1. Responsible teens feel good about themselves. Self-esteem does not just “happen” by making teens feel good or happy about themselves with a pep talk. It happens when you assert their independence and try to show their families and the world that they are their own persons. Teens develop this healthy self-concept through handling responsibility. Healthy teens can say to themselves, “I can take care of my life. Give teens tasks they can handle, then either they succeed or fail, they learn. There is no more valuable lesson than one we learned from our own experiences.

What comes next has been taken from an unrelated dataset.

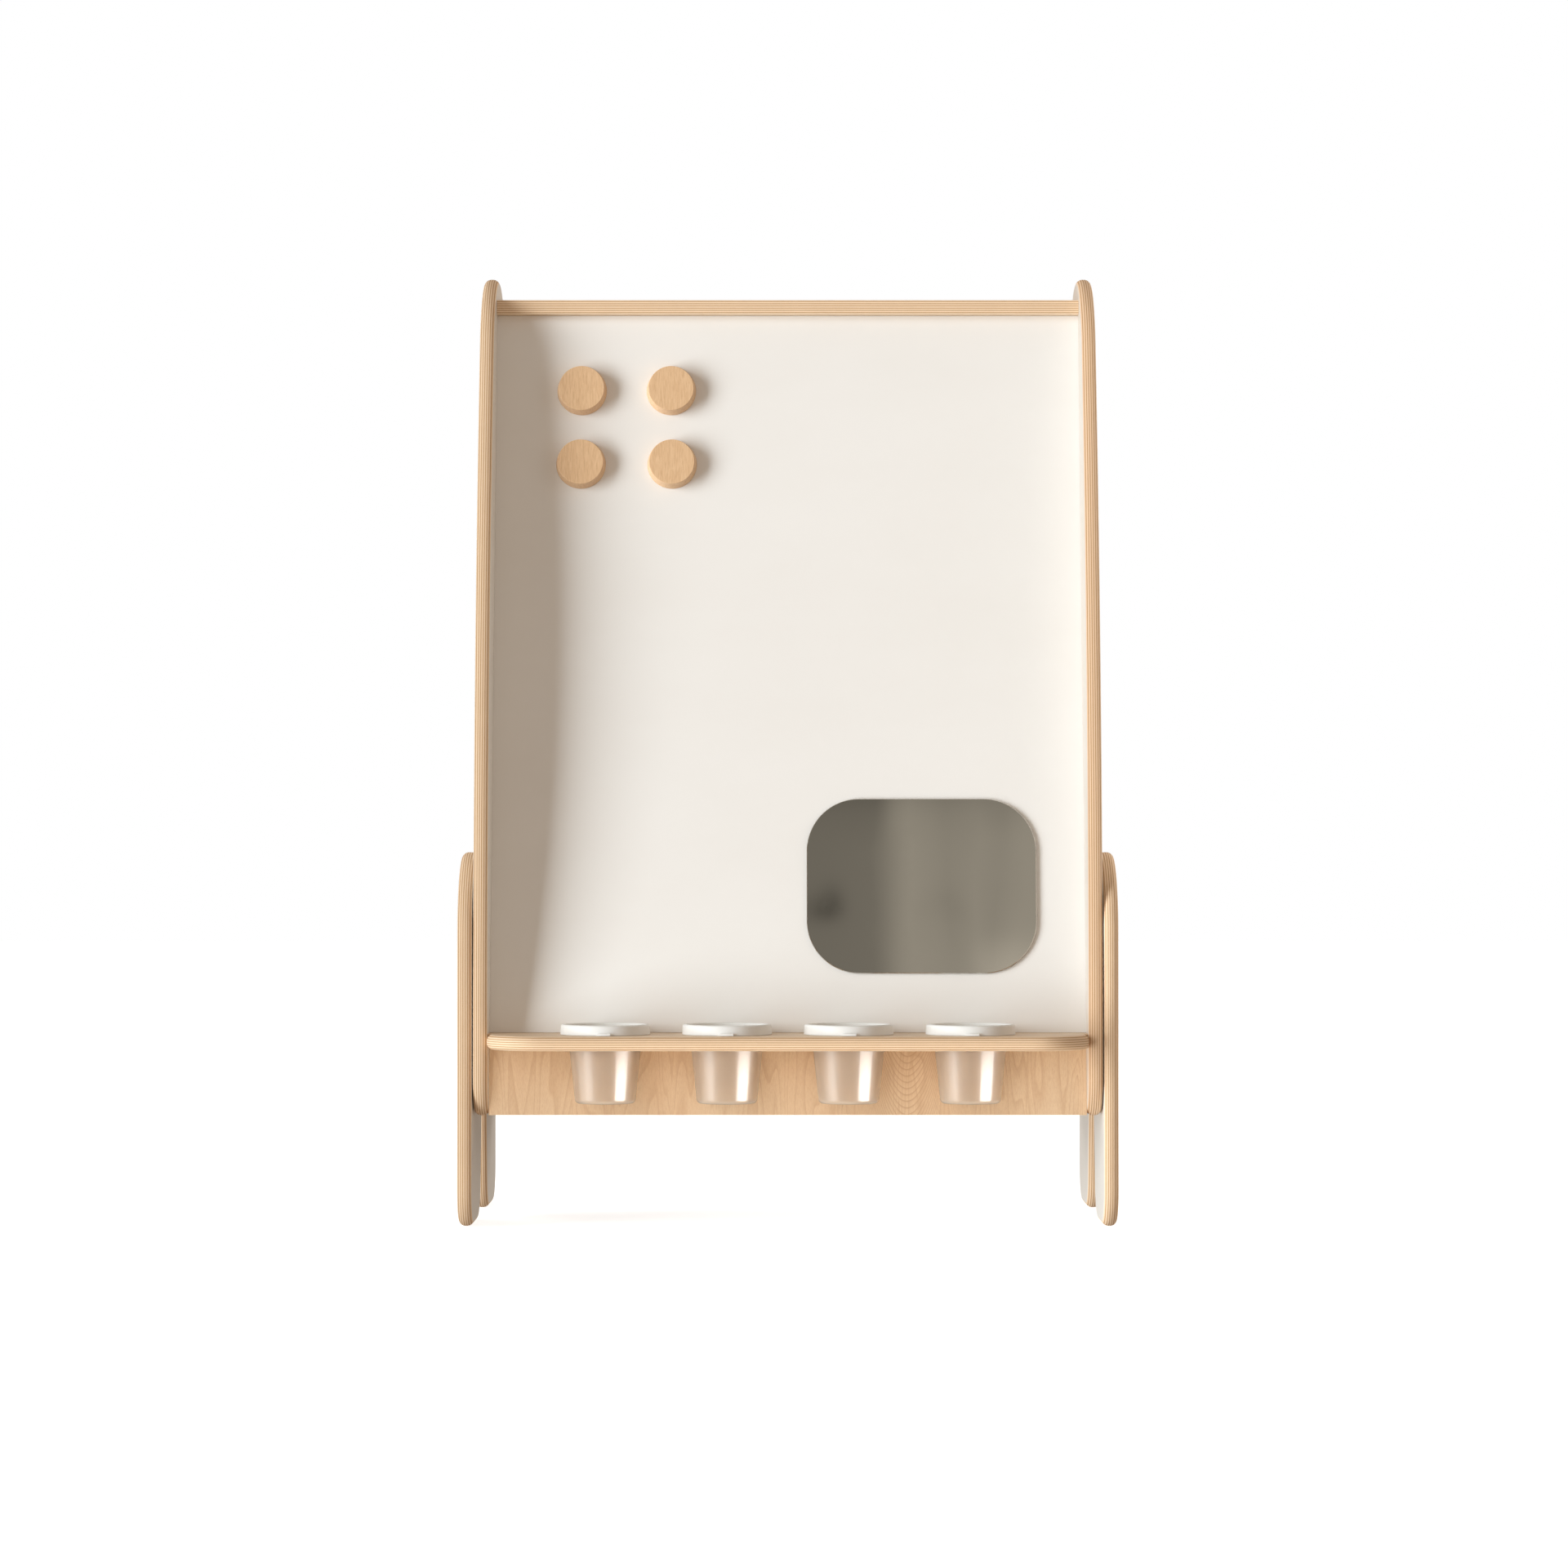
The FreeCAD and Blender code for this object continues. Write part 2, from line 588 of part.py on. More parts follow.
def lid(x):
    """A thick lid with a recessed top, a skirt round the cup's flange and a plug in its mouth."""
    plug_r = CUP_TOP_R - CUP_WALL - LID_PLUG_GAP
    plug_inner_r = plug_r - LID_PLUG_WALL
    plug_z = FLANGE_TOP_Z - LID_PLUG_H
    recess_z = LID_TOP_Z - LID_RECESS
    skirt_r = FLANGE_R + LID_FLANGE_GAP
    top_r = LID_R - LID_DRAFT
    solid = turned([
        (0, recess_z),
        (LID_RECESS_R, recess_z),
        (LID_RECESS_R, LID_TOP_Z),
        (top_r, LID_TOP_Z),
        (LID_R, LID_BOTTOM_Z),
        (skirt_r, LID_BOTTOM_Z),
        (skirt_r, FLANGE_TOP_Z),
        (plug_r, FLANGE_TOP_Z),
        (plug_r, plug_z),
        (plug_inner_r, plug_z),
        (plug_inner_r, recess_z - LID_PLATE_T),
        (0, recess_z - LID_PLATE_T),
    ], x)
    solid = solid.makeFillet(LID_EDGE_R, ring_edges(solid, top_r, LID_TOP_Z))
    solid = solid.makeFillet(LID_RIM_R, ring_edges(solid, LID_RECESS_R, LID_TOP_Z))
    return solid.fuse(lid_tab(x)).removeSplitter()


def lid_tab(x):
    """A small lip at the front of the skirt, to lift the lid by."""
    y_centre = depth_y(CUP_DEPTH)
    outer = Part.makeCylinder(LID_R + LID_TAB_REACH, LID_TAB_T, vec(x, y_centre, LID_BOTTOM_Z))
    inner = Part.makeCylinder(LID_R - LID_TAB_ROOT, LID_TAB_T, vec(x, y_centre, LID_BOTTOM_Z))
    window = box(x - LID_TAB_W / 2, x + LID_TAB_W / 2, y_centre - 2 * LID_R, y_centre,
                 LID_BOTTOM_Z, LID_BOTTOM_Z + LID_TAB_T)
    return outer.cut(inner).common(window)


# Pieces on the front board

def lay_on_board(shape, x, z):
    """Turn a piece made flat in XY, with +Z outwards, on to the front board's face."""
    turn = FreeCAD.Rotation(vec(1, 0, 0), 90 - math.degrees(LEAN))
    placed = shape.copy()
    placed.Placement = FreeCAD.Placement(vec(x, board_face_y(z), z), turn)
    return placed


def rounded_plate(width, height, radius, bottom, thickness):
    plate = Part.makeBox(width, height, thickness, vec(-width / 2, -height / 2, bottom))
    uprights = [edge for edge in plate.Edges if abs(edge.Length - thickness) < NEAR]
    return plate.makeFillet(radius, uprights)


def mirror_pad():
    width = MIRROR_W - 2 * PAD_INSET
    height = MIRROR_H - 2 * PAD_INSET
    pad = rounded_plate(width, height, MIRROR_R - PAD_INSET, 0, PAD_T)
    return lay_on_board(pad, MIRROR_X, MIRROR_Z)


def mirror_plate():
    plate = rounded_plate(MIRROR_W, MIRROR_H, MIRROR_R, PAD_T, MIRROR_T)
    plate = plate.makeChamfer(MIRROR_BEVEL, edges_in_plane(plate, "Z", PAD_T + MIRROR_T))
    return lay_on_board(plate, MIRROR_X, MIRROR_Z)


def disc():
    """A tapered wooden knob, with a pocket in its back for the magnet."""
    body = Part.makeCone(DISC_R, DISC_FACE_R, DISC_T, vec(0, 0, DISC_GAP))
    for z in (DISC_GAP, DISC_GAP + DISC_T):
        body = body.makeFillet(DISC_EDGE_R, edges_in_plane(body, "Z", z))
    return body.cut(Part.makeCylinder(MAGNET_R + FIT_GAP, MAGNET_T + FIT_GAP, vec(0, 0, DISC_GAP)))


def magnet():
    return Part.makeCylinder(MAGNET_R, MAGNET_T, vec(0, 0, DISC_GAP))


# Export

os.makedirs("parts", exist_ok=True)

SIDES = {"right": lambda solids: solids, "left": lambda solids: [mirror_x(s) for s in solids]}
SIDED_PIECES = {
    "base_panel": [base_panel()],
    "height_bolts": height_bolts(),
    "sleeve_nuts": sleeve_nuts(),
    "spacer_washers": spacer_washers(),
    "side_panel": [side_panel()],
}
for piece_name, piece_solids in SIDED_PIECES.items():
    for side_name, place in SIDES.items():
        export(f"{piece_name}_{side_name}", place(piece_solids))

STEEL_BACK = BOARD_STEEL_T
BACKER_BACK = BOARD_STEEL_T + BOARD_BACKER_T
export("board_front", [board_piece(STEEL_BACK, BACKER_BACK, TRAY_TOP_Z)])
export("board_rear", [mirror_y(board_piece(STEEL_BACK, BACKER_BACK, TRAY_Z))])
export("steel_sheet_front", [board_piece(0, STEEL_BACK, TRAY_TOP_Z)])
export("steel_sheet_rear", [mirror_y(board_piece(0, STEEL_BACK, TRAY_Z))])
export("rail_front", [rail()])
export("rail_rear", [mirror_y(rail())])
export("top_plank", [top_plank()])
export("tray", [tray()])
export("connector_bolts", connector_bolts())
export("barrel_nuts", barrel_nuts())
export("dowels", dowels())
export("mirror_pad", [mirror_pad()])
export("mirror", [mirror_plate()])

for number, cup_x in enumerate(cup_xs(), start=1):
    export(f"cup_{number}", [cup(cup_x)])
    export(f"lid_{number}", [lid(cup_x)])

for place_name, (disc_x, disc_z) in DISC_PLACES.items():
    export(f"disc_{place_name}", [lay_on_board(disc(), disc_x, disc_z)])
    export(f"magnet_{place_name}", [lay_on_board(magnet(), disc_x, disc_z)])
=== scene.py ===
import json
import math

import bpy
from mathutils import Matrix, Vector


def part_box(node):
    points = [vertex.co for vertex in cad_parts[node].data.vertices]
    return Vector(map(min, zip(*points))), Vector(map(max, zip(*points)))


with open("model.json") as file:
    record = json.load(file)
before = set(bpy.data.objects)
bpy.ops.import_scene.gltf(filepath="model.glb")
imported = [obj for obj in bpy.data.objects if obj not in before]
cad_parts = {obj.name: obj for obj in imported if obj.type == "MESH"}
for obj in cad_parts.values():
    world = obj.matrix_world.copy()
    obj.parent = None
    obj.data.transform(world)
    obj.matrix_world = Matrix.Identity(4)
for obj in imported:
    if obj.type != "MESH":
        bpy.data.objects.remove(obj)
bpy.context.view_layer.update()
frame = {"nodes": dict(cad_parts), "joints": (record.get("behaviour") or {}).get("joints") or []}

# ---------------------------------------------------------------- sizes read from the frame, metres

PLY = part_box("tray")[1].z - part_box("tray")[0].z
SIDE_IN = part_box("side_panel_right")[0].x
BASE_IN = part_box("base_panel_right")[0].x
TRAY_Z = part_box("tray")[0].z
PLANK_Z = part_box("top_plank")[0].z
RAIL_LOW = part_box("rail_front")[0]
MID_Y = (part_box("side_panel_right")[0].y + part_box("side_panel_right")[1].y) / 2
PULL = next(joint for joint in frame["joints"] if joint["child"] == "knob_upper_left")["axis"]
LEAN = math.atan2(PULL[2], -PULL[1])
TOUCHING = 0.0001               # a distance this small counts as none


# ---------------------------------------------------------------- node trees in short calls

def srgb(red, green, blue):
    """A colour given as it looks on a screen, 0 to 255, in the renderer's linear values."""
    def linear(value):
        value = value / 255
        return value / 12.92 if value <= 0.04045 else ((value + 0.055) / 1.055) ** 2.4
    return (linear(red), linear(green), linear(blue), 1.0)


def fill_ramp(ramp, stops):
    """Give a colour ramp these (position, colour) stops."""
    while len(ramp.elements) < len(stops):
        ramp.elements.new(0.5)
    for element, (position, colour) in zip(ramp.elements, stops):
        element.position = position
        element.color = colour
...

2. Responsibility is caught, not taught. It is not passed on by threats, lectures, or intimidation. Instead, responsibility and the self-esteem that goes along with it are passed on through covert messages that allow teens to build their character on their strengths. When we give teens opportunities to make decisions, and mistakes without telling them what to do, we provide them an opportunity to learn about real life. Wise parents, although they do not tell their teens how to solve their problems, are available to offer choices, and, suggest possible solutions. For children to make their own decisions they will sometimes have to assert independence by consciously choosing to fail. Paradoxically, then, parents who try to ensure their children’s success often raise unsuccessful children. To help our children gain responsibility we must offer them opportunities in which they may fail. Children will never learn how to listen to their inner muse if they do not have experiences to teach that inner muse. Our inner muse never learns from lectures, and threats. Do not be afraid to let your children fail, just be their for them to support them (without lecturing) in the learning process which comes from the failure.

3. Let teens own their own problems and solutions. Help teens through life by offering choices and sharing control in the process. Let teens own their own problems and solutions. Help teens learn how to make decisions. We do this in part by letting them own the responsibility-including the good feelings as well as the shortcomings-of those decisions, planting in their consciousness the idea, “The quality of my life depends on the decisions I make.” Reinforce who owns the problem by empathizing with your teen, not problem solving.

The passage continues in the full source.